Anchorage Digital has integrated full mint and redeem capabilities for JitoSOL, Solana’s leading liquid staking token. This development positions JitoSOL as one of the most accessible institutional-grade liquid staking assets and brings regulated exposure to Solana’s staking economy within closer reach for financial institutions.
Anchorage Partnership Expands Regulated Access to Solana Staking
The integration allows Anchorage Digital’s clients—via its U.S. federally chartered crypto bank and its Singapore-based licensed entity—to custody, mint, and redeem JitoSOL securely.
For institutions preferring to self-custody, JitoSOL functionality will also soon be accessible via Porto, Anchorage’s institutional-grade self-custody wallet.
Anchorage’s infrastructure includes biometric authentication, HSMs, and behavioral analytics. This robust security framework addresses a key concern among institutional players seeking to tap into the returns from staking without compromising regulatory or custodial standards.
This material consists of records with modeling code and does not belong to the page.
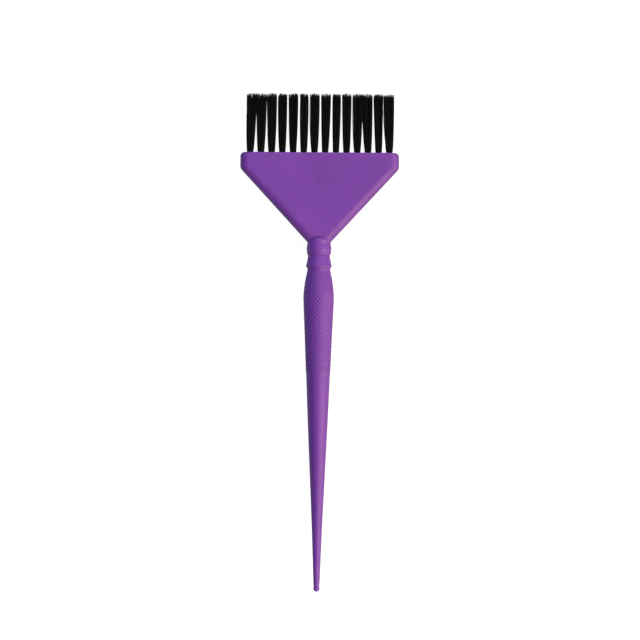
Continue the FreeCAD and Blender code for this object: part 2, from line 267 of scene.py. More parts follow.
# %% Profile of the tail, grip and rings, as place from the tail end and radius
BEAD = 1.28
BEAD_STEPS = 9
BEAD_FIRST_TURN = 0.12
GROOVE_DIP = 0.10
GROOVE_LENGTH = 2.6
GRIP_START = 91.2
GRIP_END = 133.5
RING_CREASE = 139.5
TAPER = [(3.88, 1.28), (14.0, 1.64), (26.0, 2.10), (47.5, 3.07), (70.0, 4.10), (91.1, 4.96)]
GRIP = [(91.3, 5.07), (101.0, 5.46), (111.0, 5.88), (119.0, 6.24), (122.2, 6.335),
        (125.0, 6.17), (127.5, 5.86), (130.0, 5.46), (132.3, 4.98), (133.5, 4.75)]
LOWER_RING = [(133.5, 4.75), (133.9, 4.80), (134.2, 4.76), (134.4, 4.78), (134.65, 5.14),
              (134.85, 5.30), (135.1, 5.345), (135.4, 5.27), (136.4, 5.02), (137.6, 4.79),
              (138.8, 4.60), (139.5, 4.44)]
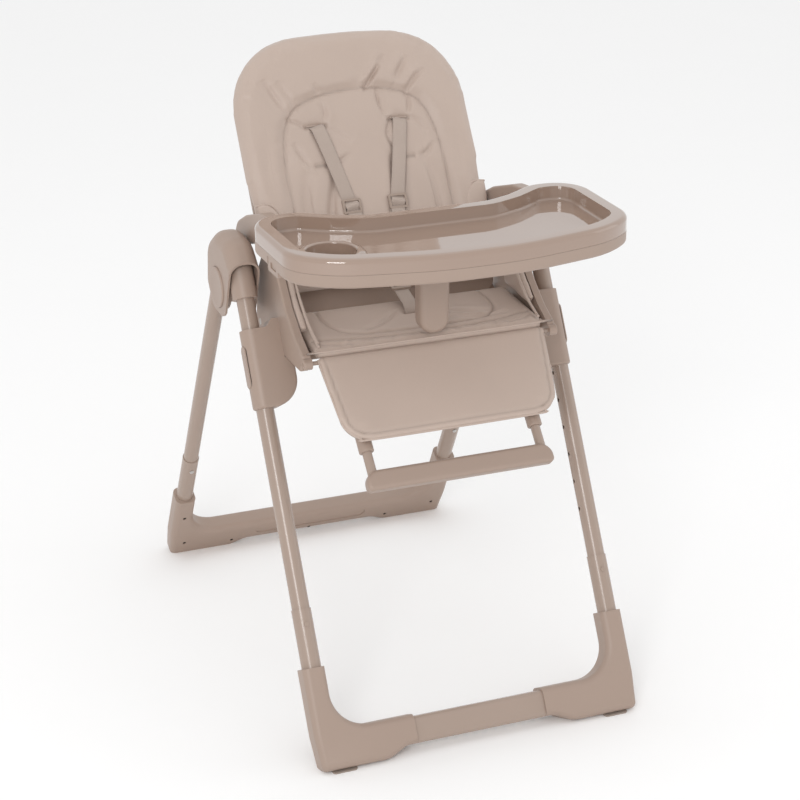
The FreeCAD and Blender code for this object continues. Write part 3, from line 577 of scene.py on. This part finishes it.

This move underscores how staking—and particularly liquid staking—is increasingly viewed not just as a DeFi-native utility but also a backbone for the next generation of financial products.
ETF Aspirations and the Rise of Liquid Staking Tokens
As regulatory conversations evolve around staking-enabled ETFs, products like JitoSOL could act as compliant proxies. According to coingecko, liquid staking tokens (LSTs) now represent $43.3 billion in market capitalization, with Ethereum dominating the landscape. However, Solana’s LST market is gaining traction, with JitoSOL leading the charge.
Jito Foundation CCO, Thomas Uhm, said: “This partnership brings us closer to integrating staking into the broader financial landscape.”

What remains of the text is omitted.